Watch Out for the Making Work Pay Credit (2009 Economic Stimulus)
Smithee has been keeping me up-to-date with a major part of the 2009 economic stimulus, the $400 for individuals or $800 for couples tax credit. Here are some things to keep in mind about this stimulus going into effect today, called the “Making Work Pay” credit in the law that established it.
This variation of the economic stimulus is taking the form of a small bonus in each pay check from April through December. The increase will occur thanks to an automatic change in tax withholding put into effect by your employer.
A small increase in each pay check is “better” than receiving a lump sum payment. I suppose this depends on the definition of “better.” First of all, the lump sum payments to taxpayers in 2001 and 2008 did little to stimulate the economy directly. Surveys suggested that recipients used the lump sum as “found money” or an increase in wealth and directed the funds towards savings accounts and debt repayment. In normal circumstances, adding a lump sum to savings on a large scale should boost the economy, though not as much as spending. The theory is the banks will take the deposits and turn the money around by lending money to businesses. But thanks to the “credit crunch,” that didn’t happen in 2008.
Also, when lump sums do encourage spending, it’s usually for large purchases. If you buy an electronic device, clothing, a car, or most other large purchases, you aren’t necessarily boosting the local economy. When stimulus is presented in small bits over time rather than one lump payment, is is perceived as an increase of income rather than wealth and it encourages a gradual incorporation of the extra money into daily spending. Tax payers are more likely to spend the extra stimulus, even if it is only about $10 to $20 a week. Perhaps this increase will mean one more dinner at a restaurant, contributing to the health of local businesses.
While the form of the credit is good, I expect more problems a year from now when it’s time to file 2009 income taxes based on the fiasco that was the 2008 economic stimulus credit.
The Making Work Pay credit is a new tax credit that will be claimed on 2009 and 2010 income tax forms. In 2008, millions of tax payers received an economic stimulus payment, essentially new money to be spent or saved. But when the time approached for filing 2008 income taxes, the Recovery Rebate Credit appeared on 2008 income tax forms. Much confusion ensued. The 2008 economic stimulus payment was simply an advance of this new Recovery Rebate Credit. So those who already received the economic stimulus payment could not claim the Recovery Rebate Credit. If they could, they would have been receiving the same credit twice.
The confusion that this created is bound to return in the form of the Making Work Pay credit. The extra tax withholding starting today is an advance of the Making Work Pay credit, which will likely appear as another line item on the 2009 income tax forms, just like the Recovery Rebate Credit.
Many people will have the correct amount of tax withheld.

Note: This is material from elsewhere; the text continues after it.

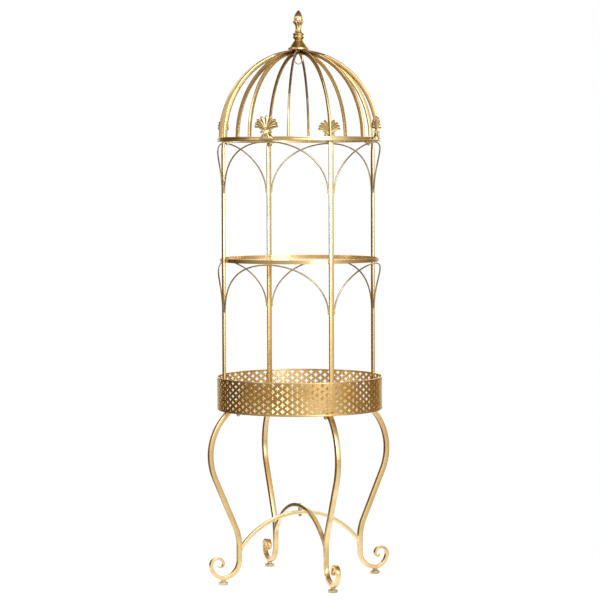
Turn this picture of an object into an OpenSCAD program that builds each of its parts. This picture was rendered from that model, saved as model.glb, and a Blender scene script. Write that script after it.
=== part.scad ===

Your employer makes a number of assumptions. First, your employer knows about only the income they provide you. If you earn $60,000 from your day job, your employer will adjust your withholding because based on the information they have you qualify for the tax credit. If you earn an additional $40,000 outside of your primary job from your investments or from a second job, your total income disqualifies you from receiving the Making Work Pay credit. If you don’t instruct your employer to adjust your withholding, you will have to repay the credit to the government when it comes time to file your tax return.
Second, if you are married, filing jointly, and your spouse works, both employers may reducing withholding enough for the entire couple. In this situation, similar to the above, you could end up owing the government money for receiving too much in your pay checks.
Some employers began offering the reduced withholding early. The new withholding formulas are based on calculations assuming the adjustment occurs on April 1. Some employers have opted to adjust the withholding early. As a result, the employer will be offering employees a larger credit than they are entitled to. Any under-withholding as a result will be sought by the IRS when tax payers file 2009 income taxes. If an employer applies the new withholding formula late, then the employee may be entitled to an additional credit when he or she files the return.
Economic stimulus payments, to be effective rather than to be seen as “bread and circuses” or politicians buying votes from the public, should be incorporated into income as much as possible, but shouldn’t be buried in the tax code, creating confusion and frustration among taxpayers.